DIRECTIONS FOR THIS TASK -> Starting at the first line of the data below, write out each line exactly until you reach the line containing "return frame - slab((x, y), VIEW_SIZE, (0, 9), 1.0)", and include that line too.

GIVEN MATERIAL ->
^^^^^^^^
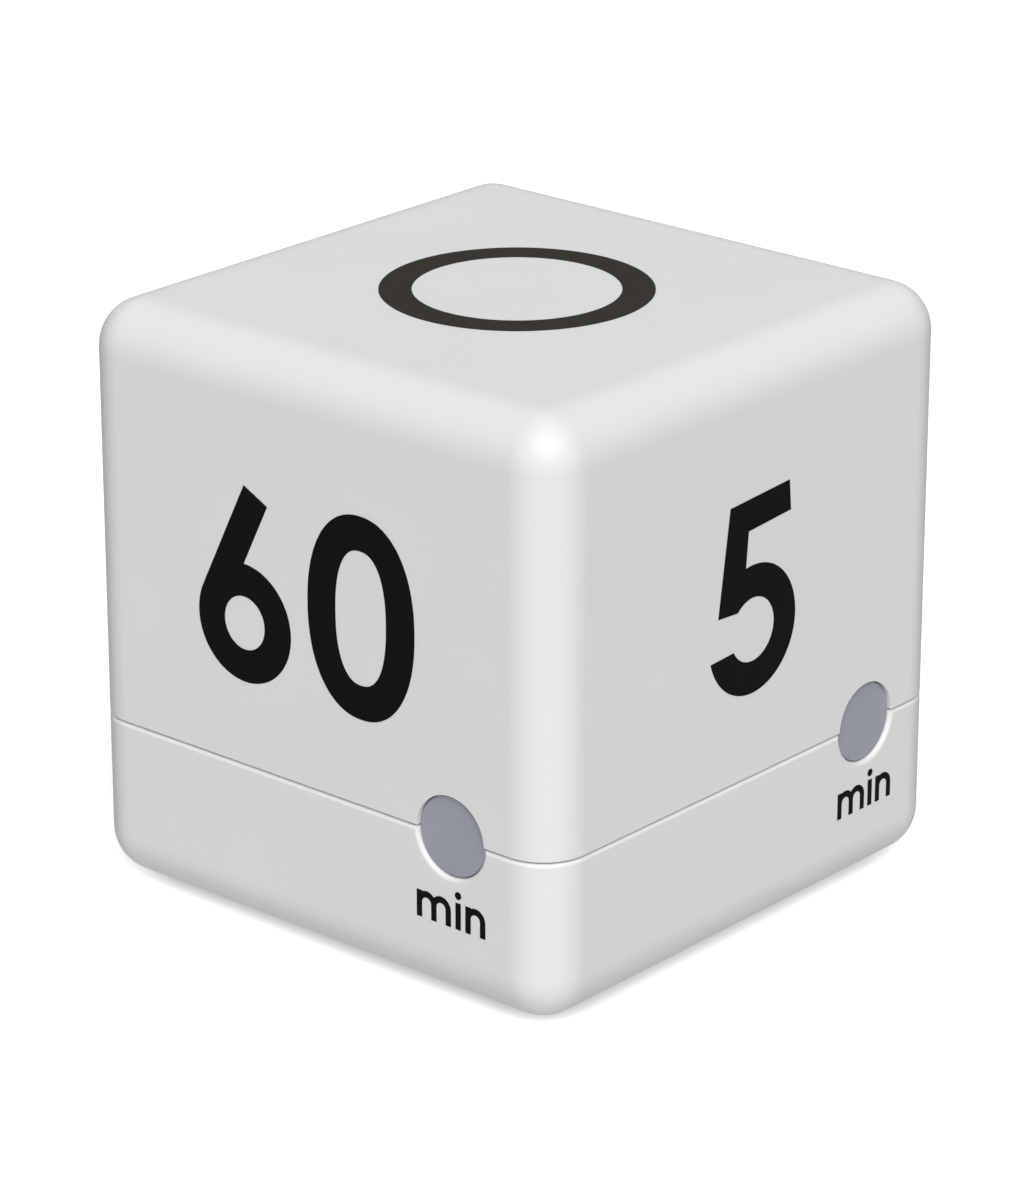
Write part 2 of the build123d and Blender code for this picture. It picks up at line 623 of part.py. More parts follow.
def make_lcd_reflector():
    """Reflecting film behind the rear glass."""
    low = 2.3 + 2 * GLASS_THICK + 0.04
    return slab(LENS_CENTRE, (GLASS_SIZE[0] - 1, GLASS_SIZE[1] - 4.8), (low, low + 0.25), 0.2)


def make_lcd_bezel():
    """Frame that holds the glass under the board, with grooves for the rubber contact strips."""
    x, y = LENS_CENTRE
    top = DISPLAY_BOARD_Z - 0.05
    frame = slab((x, y), (GLASS_SIZE[0] + 1.8, GLASS_SIZE[1] + 1.6), (2.1, top), 0.8)
    frame -= slab((x, y), (GLASS_SIZE[0] + 2 * GAP, GLASS_SIZE[1] + 2 * GAP), (2.25, 9), 0.25)
    return frame - slab((x, y), VIEW_SIZE, (0, 9), 1.0)


def make_zebra_strips():
    """Two rubber strips that connect the glass to the board."""
    x, y = LENS_CENTRE
    offset = GLASS_SIZE[1] / 2 - 0.95
    z = (2.3 + GLASS_THICK + 0.02, DISPLAY_BOARD_Z - 0.02)
    strips = []
    for strip_y in (y - offset, y + offset):
        strips.append(block((x - 17.5, x + 17.5), (strip_y - 0.8, strip_y + 0.8), z))
    return group(strips)


# ---------------------------------------------------------------- power switch
def make_switch_knob():
    """Grip that shows in the slot, on a flange that keeps the slot covered, with a pocket for the lever."""
    x, y = KNOB_X, KNOB_MIDDLE
    grip = slab((x, y), (3.0, KNOB_LENGTH), (0.4, 2.3), 0.5)
    for step in (-2, -1, 0, 1, 2):
        grip -= block((x - 2, x + 2), (y + step - 0.2, y + step + 0.2), (0, 0.75))
    flange_y = (8.4, 18.6)
    flange = block((x - 2.6, x + 2.6), flange_y, (WALL + 0.1, WALL + 0.8))
    pocket = block((x - 1.05, x + 1.05), (y - 1.05, y + 1.05), (1.5, 4))
    return grip + flange - pocket


def make_switch_slider():
    """The switch's own slider, with the lever that the knob pushes."""
    x, y = KNOB_X, KNOB_MIDDLE
    lever = block((x - 1.0, x + 1.0), (y - 1.0, y + 1.0), (1.7, 4.4))
    return lever + block((x - 1.3, x + 1.3), (y - 2.0, y + 2.0), (4.2, 5.4))


def make_switch_frame():
    """Folded metal can of the slide switch, with its three pins through the display board."""
    x, y = KNOB_X, KNOB_MIDDLE + KNOB_TRAVEL / 2
    can = block((x - 1.8, x + 1.8), (y - 4.5, y + 4.5), (3.5, DISPLAY_BOARD_Z - 0.05))
    can -= block((x - 1.45, x + 1.45), (y - 3.6, y + 3.6), (3.85, 5.6))
    can -= block((x - 1.15, x + 1.15), (y - 2.2, y + 2.2), (3, 4))
    return can


# ---------------------------------------------------------------- tilt switches
def tilt_place(x_sign, y_sign):
    """Places a tilt switch: local +Z leans out along the cube's body diagonal from the can's lower end."""
    foot, height = TILT_FOOT
    heading = {(1, 1): 45, (-1, 1): 135, (-1, -1): 225, (1, -1): 315}[(x_sign, y_sign)]
    return Pos(x_sign * foot, y_sign * foot, height) * Rot(0, 0, heading) * Rot(0, TILT_TURN, 0)


def make_tilt_can(x_sign, y_sign):
    """Metal cup, closed at its upper end."""
    can = Pos(0, 0, TILT_CAN_LENGTH / 2) * Cylinder(TILT_CAN_R, TILT_CAN_LENGTH)
    can = fillet(can.edges().filter_by(lambda e: (e @ 0).Z > TILT_CAN_LENGTH - 0.1), 0.5)
    wall = 0.4
    depth = TILT_CAN_LENGTH - wall
    can -= Pos(0, 0, depth / 2 - 0.5) * Cylinder(TILT_CAN_R - wall, depth + 1)
    return tilt_place(x_sign, y_sign) * can


def make_tilt_ball(x_sign, y_sign):
    """Steel ball, resting on the two pins at the can's lower end."""
    return tilt_place(x_sign, y_sign) * Pos(0, 0, TILT_PIN_TOP + 0.12 + TILT_BALL_R) * Sphere(TILT_BALL_R)


def make_tilt_plugs():
    """Insulating plugs that close the cans and carry the pins."""
    plugs = []
    for corner in CORNERS:
        plug = Pos(0, 0, TILT_PLUG_TOP / 2) * Cylinder(TILT_CAN_R - 0.42, TILT_PLUG_TOP)
        for side in (-1, 1):
            plug -= Pos(0, side * 0.9, 0) * Cylinder(0.27, 9)
        plugs.append(tilt_place(*corner) * plug)
    return group(plugs)


def tilt_pin_feet(x_sign, y_sign):
    """Where a tilt switch's two pins pass through the main board."""
    place = tilt_place(x_sign, y_sign)
    reach = (TILT_FOOT[1] - BOARD_TOP - 0.9) * sqrt(3)
    feet = [(place * Pos(0, side * 0.9, -reach)).position for side in (-1, 1)]
    return [(foot.X, foot.Y) for foot in feet]


def make_tilt_pins():
    """Two pins for each switch: straight out of the plug, then down through the board."""
    pins = []
    reach = (TILT_FOOT[1] - BOARD_TOP - 0.9) * sqrt(3)
    for corner in CORNERS:
        place = tilt_place(*corner)
        for side, (foot_x, foot_y) in zip((-1, 1), tilt_pin_feet(*corner)):
            length = TILT_PIN_TOP + reach
            upper = place * Pos(0, side * 0.9, (TILT_PIN_TOP - reach) / 2) * Cylinder(0.22, length)
            knee = Pos(foot_x, foot_y, BOARD_TOP + 0.9) * Sphere(0.22)
            lower = post(foot_x, foot_y, (MAIN_BOARD_Z - LEAD_STUB, BOARD_TOP + 0.9), 0.22)
            pins.append(upper + knee + lower)
    return group(pins)


def make_tilt_cradle():
    """Moulded block on the main board that holds the four cans at their angle."""
    half, low, high = 11.0, BOARD_TOP + 0.05, BOARD_TOP + 6.0
    block_form = block((-half, half), (-half, half), (low, high))
    block_form = chamfer(block_form.edges().filter_by(Axis.Z), 2.0)
    for corner in CORNERS:
        bore = Pos(0, 0, 5.98) * Cylinder(TILT_CAN_R + 0.05, 12) + Pos(0, 0, -3) * Cylinder(1.4, 6.2)
        block_form -= tilt_place(*corner) * bore
        for foot_x, foot_y in tilt_pin_feet(*corner):
            block_form -= post(foot_x, foot_y, (low - 1, BOARD_TOP + 1.4), 0.5)
    # the middle is hollow, which leaves room for the pins
    hollow = post(0, 0, (BOARD_TOP + 0.8, high + 1), 6.4)
    return block_form - hollow


# ---------------------------------------------------------------- fasteners
def pan_screw(x, y, seat_z, length, shank_r, head_r, head_height, points_up):
    """Cross-recessed screw whose head bears on seat_z."""
    sign = 1 if points_up else -1
    shank = post(x, y, tuple(sorted((seat_z - sign * 0.1, seat_z + sign * length))), shank_r)
    tip = seat_z + sign * length
    shank = chamfer(shank.edges().filter_by(lambda e: abs((e @ 0).Z - tip) < 0.01), shank_r * 0.6)
    far = seat_z - sign * head_height
    head = post(x, y, tuple(sorted((far, seat_z))), head_r)
    head = fillet(head.edges().filter_by(lambda e: abs((e @ 0).Z - far) < 0.01), head_height * 0.45)
    screw = shank + head
    depth = head_height * 0.6
    recess_z = tuple(sorted((far - sign, far + sign * depth)))
    arm, half = head_r * 0.55, head_r * 0.13
    screw -= block((x - arm, x + arm), (y - half, y + half), recess_z)
    return screw - block((x - half, x + half), (y - arm, y + arm), recess_z)


def make_shell_screws():
    spots = [(x * SCREW_XY, y * SCREW_XY) for x, y in CORNERS]
    return group([pan_screw(x, y, 7.98, 16.0, 1.1, 1.95, 1.5, True) for x, y in spots])


def make_main_board_screws():
    return group([pan_screw(x, y, BOARD_TOP + 0.02, 4.2, 0.8, 1.6, 1.1, False) for x, y in MAIN_BOARD_SCREWS])


def make_display_board_screws():
    seat_z = DISPLAY_BOARD_TOP + 0.02
    return group([pan_screw(x, y, seat_z, 4.4, 0.7, 1.4, 1.0, False) for x, y in DISPLAY_STANDOFFS])


# ---------------------------------------------------------------- all nodes
def build_nodes():
    """Every separate piece of the timer, by node name."""
    nodes = {
        "upper_shell": make_upper_shell(),
        "lower_shell": make_lower_shell(),
        "display_lens": make_display_lens(),
        "battery_door": make_battery_door(),
        "door_foam_strips": make_door_foam(),
        "contact_positive": make_contact_positive(),
        "contact_negative": make_contact_negative(),
        "contact_bridge": make_contact_bridge(),
        "spring_bridge": make_contact_spring(-1, CELL_Y[0]),
        "spring_negative": make_contact_spring(1, CELL_Y[1]),
        "main_board": make_main_board(),
        "display_board": make_display_board(),
        "link_header": make_link_header(),
        "link_pins": make_link_pins(),
        "chip_blob": make_chip_blob(),
        "crystal_can": make_crystal_can(),
        "electrolytic_capacitor": make_capacitor(),
        "chip_components": make_chip_components(),
        "transistors": make_transistors(),
        "led_leads": make_led_leads(),
        "buzzer_case": make_buzzer_case(),
        "buzzer_base": make_buzzer_base(),
        "buzzer_magnet": make_buzzer_magnet(),
        "buzzer_coil": make_buzzer_coil(),
        "buzzer_diaphragm": make_buzzer_diaphragm(),
        "lcd_front_glass": make_lcd_glass(front=True),
        "lcd_rear_glass": make_lcd_glass(front=False),
        "lcd_reflector": make_lcd_reflector(),
        "lcd_bezel": make_lcd_bezel(),
        "zebra_strips": make_zebra_strips(),
        "switch_knob": make_switch_knob(),
        "switch_slider": make_switch_slider(),
        "switch_frame": make_switch_frame(),
        "tilt_cradle": make_tilt_cradle(),
        "tilt_plugs": make_tilt_plugs(),
        "tilt_pins": make_tilt_pins(),
        "shell_screws": make_shell_screws(),
        "main_board_screws": make_main_board_screws(),
        "display_board_screws": make_display_board_screws(),
    }
    for turn, minutes in enumerate(TIMES):
        nodes[f"led_window_{minutes}"] = make_window(turn)
        nodes[f"led_lamp_{minutes}"] = make_led_lamp(turn)
    for index in (0, 1):
        nodes[f"cell_{index + 1}_can"] = make_cell_can(index)
        nodes[f"cell_{index + 1}_jacket"] = make_cell_jacket(index)
    for index, corner in enumerate(CORNERS):
        nodes[f"tilt_can_{index + 1}"] = make_tilt_can(*corner)
        nodes[f"tilt_ball_{index + 1}"] = make_tilt_ball(*corner)
    return nodes


os.makedirs("parts", exist_ok=True)
for name, shape in build_nodes().items():
    export_step(shape, f"parts/{name}.step")
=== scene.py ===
"""Looks of a cube kitchen timer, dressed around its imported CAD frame.

The frame gives every moulded, turned and soldered part at its place. This script gives each of them the
finish of its real material, and adds what is printed or displayed: the numbers, the ring, the unit word, the
display's segments, the mask behind its pane, the words beside the power switch, the arrow on the battery
door, the marks on the cells and the outlines on the main board.
"""

from __future__ import annotations

import json
import logging
import math
from collections.abc import Iterable
from dataclasses import dataclass, field, replace
from enum import Enum

import bpy
from mathutils import Matrix, Vector

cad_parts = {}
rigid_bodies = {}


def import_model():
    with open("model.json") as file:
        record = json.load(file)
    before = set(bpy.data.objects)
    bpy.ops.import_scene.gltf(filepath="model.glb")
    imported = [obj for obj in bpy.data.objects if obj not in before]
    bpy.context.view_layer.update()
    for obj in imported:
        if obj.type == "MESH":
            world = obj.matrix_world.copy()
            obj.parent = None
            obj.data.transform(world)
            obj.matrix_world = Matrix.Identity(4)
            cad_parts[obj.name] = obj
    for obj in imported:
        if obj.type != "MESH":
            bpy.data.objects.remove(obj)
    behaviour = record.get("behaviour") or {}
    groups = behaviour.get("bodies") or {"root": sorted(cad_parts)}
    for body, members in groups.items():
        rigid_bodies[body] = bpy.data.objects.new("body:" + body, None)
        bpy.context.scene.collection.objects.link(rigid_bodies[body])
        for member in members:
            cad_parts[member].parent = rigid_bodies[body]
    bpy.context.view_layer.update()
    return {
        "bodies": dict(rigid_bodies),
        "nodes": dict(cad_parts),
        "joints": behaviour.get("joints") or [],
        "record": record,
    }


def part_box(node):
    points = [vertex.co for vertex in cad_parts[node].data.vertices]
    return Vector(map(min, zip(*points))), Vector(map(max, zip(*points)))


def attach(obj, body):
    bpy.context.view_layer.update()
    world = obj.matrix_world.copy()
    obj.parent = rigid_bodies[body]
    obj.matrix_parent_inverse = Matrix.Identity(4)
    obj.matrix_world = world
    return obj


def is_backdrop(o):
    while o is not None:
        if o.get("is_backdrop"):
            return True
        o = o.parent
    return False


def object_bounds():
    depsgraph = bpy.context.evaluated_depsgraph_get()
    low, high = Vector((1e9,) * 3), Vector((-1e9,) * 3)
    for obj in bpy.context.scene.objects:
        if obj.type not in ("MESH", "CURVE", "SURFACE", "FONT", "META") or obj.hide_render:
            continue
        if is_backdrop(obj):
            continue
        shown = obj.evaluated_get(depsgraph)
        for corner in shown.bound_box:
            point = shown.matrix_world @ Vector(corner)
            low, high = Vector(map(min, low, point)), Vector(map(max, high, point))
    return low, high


log = logging.getLogger("cube_timer")

MM = 0.001
INK_THICK = 0.03 * MM  # a printed film, drawn a little thicker than it is so that it clears the plastic
SAME_POINT = 0.001  # two points of an outline this near are one, in millimetres
MERGE = 1e-7  # two points of a mesh this near are one, in metres
SMOOTH_ANGLE = math.radians(30)
NOISE_ROUGHNESS = 0.55  # how strong a noise's finer octaves are
WEAR_SHARE = 0.6  # size of the patches of roughness, as a share of the patches of colour
SCATTER = 0.8 * MM  # how far light spreads inside milky plastic
READ_BELOW = ((1, 0, 0), (0, -1, 0))  # right and up of a reader who looks underneath from the 60 face's side

Point = tuple[float, float]
Loop = list[Point]
Tree = bpy.types.NodeTree
Socket = bpy.types.NodeSocket


# ---------------------------------------------------------------- small helpers
def rgba(code: str, alpha: float = 1.0) -> tuple[float, float, float, float]:
    """Turns an sRGB hex colour to linear.

    Args:
        code: six hex digits, with or without a leading #.
        alpha: the fourth value.

    Returns:
        Linear red, green, blue and alpha.
    """
    digits = code.lstrip("#")
    channels = [int(digits[i : i + 2], 16) / 255 for i in (0, 2, 4)]
    linear = [c / 12.92 if c <= 0.04045 else ((c + 0.055) / 1.055) ** 2.4 for c in channels]
    return (*linear, alpha)


def per_metre(size_mm: float) -> float:
    """Texture scale of a pattern whose features are size_mm across."""
    return 1000.0 / size_mm


def direction(azimuth: float, elevation: float) -> Vector:
    """The way from the object to a place at that azimuth and elevation, in degrees."""
    a, e = math.radians(azimuth), math.radians(elevation)
    return Vector((math.sin(a) * math.cos(e), -math.cos(a) * math.cos(e), math.sin(e)))


def deselect() -> None:
    """Leaves nothing selected."""
    bpy.ops.object.select_all(action="DESELECT")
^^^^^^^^
FULL ANSWER ->
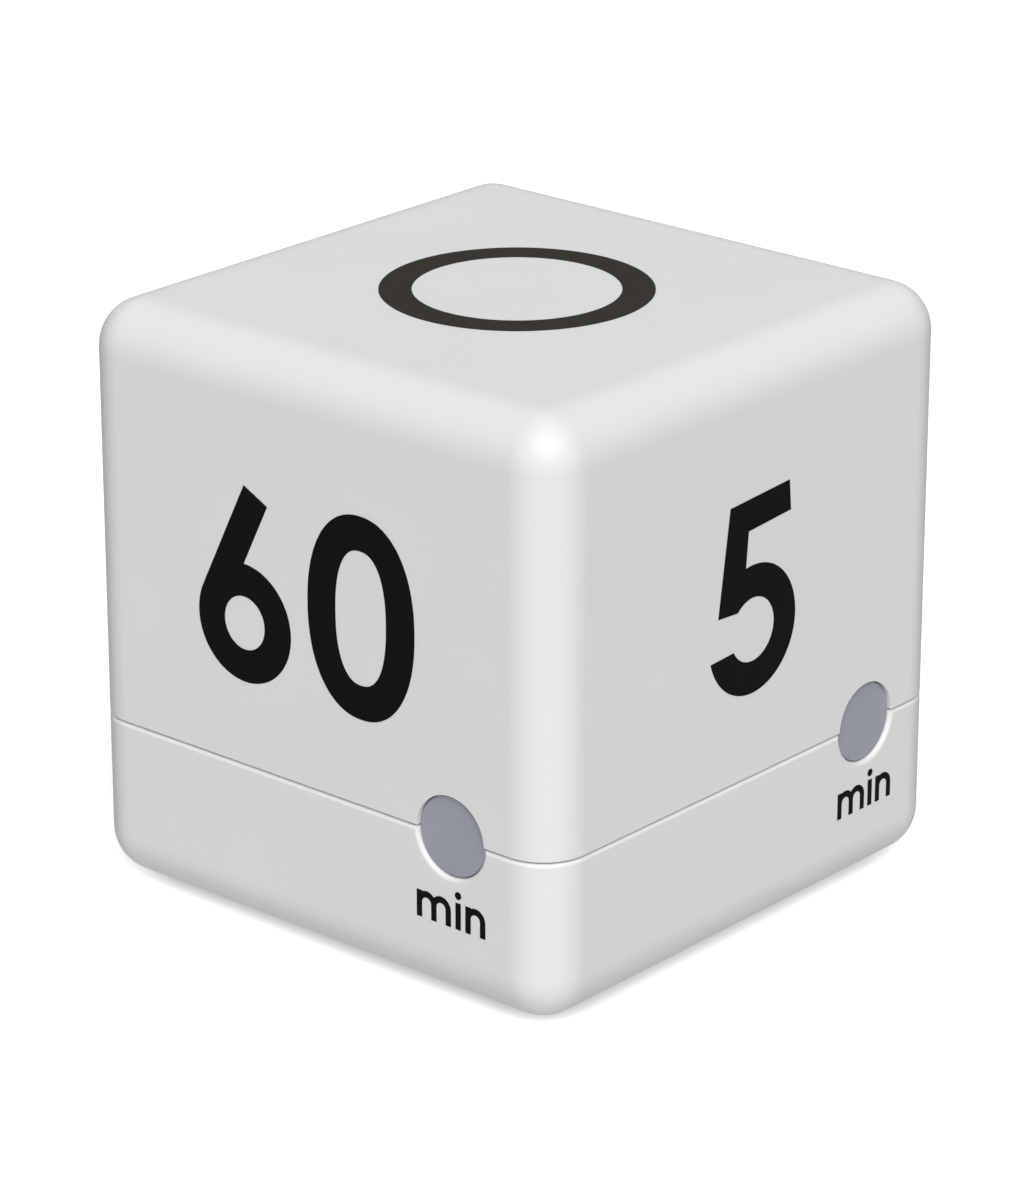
Write part 2 of the build123d and Blender code for this picture. It picks up at line 623 of part.py. More parts follow.
def make_lcd_reflector():
    """Reflecting film behind the rear glass."""
    low = 2.3 + 2 * GLASS_THICK + 0.04
    return slab(LENS_CENTRE, (GLASS_SIZE[0] - 1, GLASS_SIZE[1] - 4.8), (low, low + 0.25), 0.2)


def make_lcd_bezel():
    """Frame that holds the glass under the board, with grooves for the rubber contact strips."""
    x, y = LENS_CENTRE
    top = DISPLAY_BOARD_Z - 0.05
    frame = slab((x, y), (GLASS_SIZE[0] + 1.8, GLASS_SIZE[1] + 1.6), (2.1, top), 0.8)
    frame -= slab((x, y), (GLASS_SIZE[0] + 2 * GAP, GLASS_SIZE[1] + 2 * GAP), (2.25, 9), 0.25)
    return frame - slab((x, y), VIEW_SIZE, (0, 9), 1.0)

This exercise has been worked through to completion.